I’m gratifying the urge to get up and have something to do everyday that is interesting to me. It’s really just that. I want a project to work on that will lead me to travel places and get to know places that I wouldn’t otherwise know. It’ll send you in the direction of finding, studying painters that you didn’t know as deeply before, or reading stuff for inspiration or research and it turns you on to literature you might not have otherwise known, or photography. It gives you a path. Instead of going to the Louvre and being like, ‘I’ll look at everything,’ you go, ‘Oh, I’m going to go find the Bruegel.’ Then you go and you have a mission but you take in a lot along your way, a lot of things influence you along the way. I like to know, ‘This is what I’m doing,’ otherwise you wake up and it’s just emails and business or just the crap of life. The good things in life too! But it’s nice to have… Don’t you like to have a project to work on?

So much so. How do you cope in between things when you’re figuring out what to do next?

Well, I’m getting better at learning how to have time off, but I would rather know that I’m working on something, but maybe not feel like I have to move it along. Like, in the last decade I’ve made a lot of films because I had not been able to get a film made for the decade prior. And now that urgency is a little bit… I’m a little worn out. I still want to wake up and know that I have something to work on but I also want to go sit on a porch and hang out with my friends’ kids and just have some time when I’m not working when I can just think. But I still don’t want the wide-openness of nothing. That would drive me crazy. And I still teach.

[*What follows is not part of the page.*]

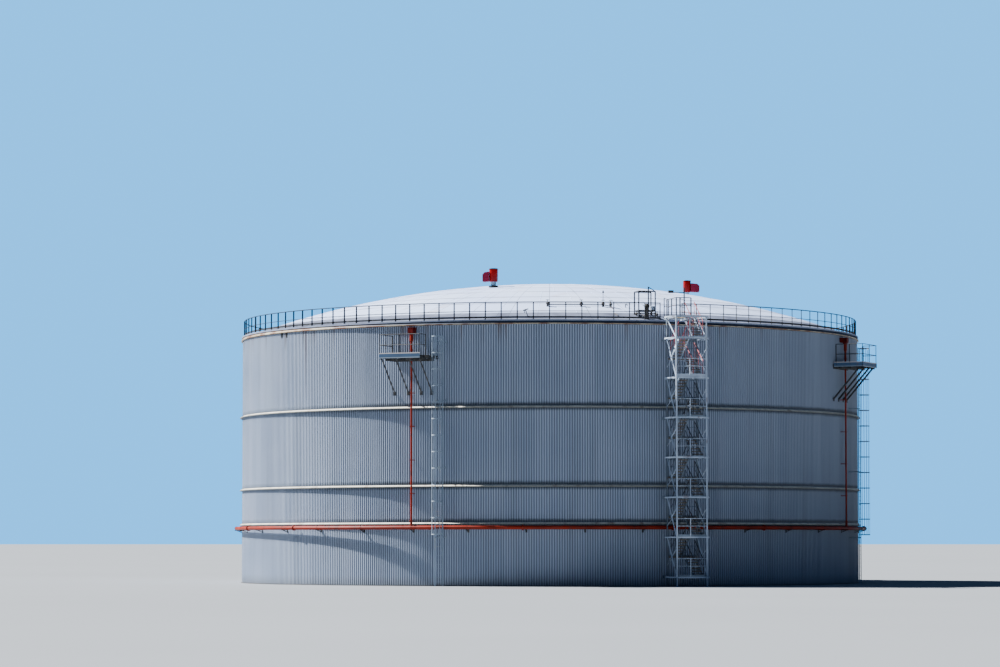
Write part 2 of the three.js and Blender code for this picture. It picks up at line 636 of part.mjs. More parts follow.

You’ve basically reached a point in your career where you’ve earned a break?

I have earned a little break.

What is it about Michelle Williams that leads you to repeatedly want to collaborate with her?

I actually find acting a really mysterious thing, and how you work with each actor is so individual. Everybody is so different. You try to find what actors need and get what you want at the same time. But with Michelle, because I’ve worked with her so often, it’s just a sort of shortcut. She’s very trusting of me, which is the biggest gift you can get from an actor. Doesn’t mean she’s not thinking and making decisions, but I don’t have to elaborate so much. I’ll just be, ‘What don’t you like?’ We can just cut to it. So there’s that, the familiarity. She’s just easy. She’s an undemanding person and she’s game for this kind of filmmaking – which not everybody is. I’ve been really lucky with actors. They’re kind of an extension of the crew. They’re not off waiting to be called on set, they’re in it. Some actors really enjoy that and Michelle is one of those actors.

What do you love about movies?

That changes over years. I grew up in Florida. Growing up in Miami in the ’70s, it was kind of a cultural void. So when I got to Boston and found the rep house and I took a class on Fassbinder, who I didn’t even know, at first it just blew my mind. It was so exciting and I consumed a huge amount of cinema in the next 20 years. Then, you know, I’ve been teaching film for 20 years now, and then making films. Those are all really different film experiences. I would say the years of purely loving to go to the movies to watch films from different places and different genres and periods of filmmaking, that, I wish I could get back to that. I can’t get back there because it’s hard for me not to take films apart when I’m watching them so it’s easier for me to not watch contemporary films. It’s still a great thing to get lost in a film. It’s just that filmmaking is not as carefree a thing as it once was.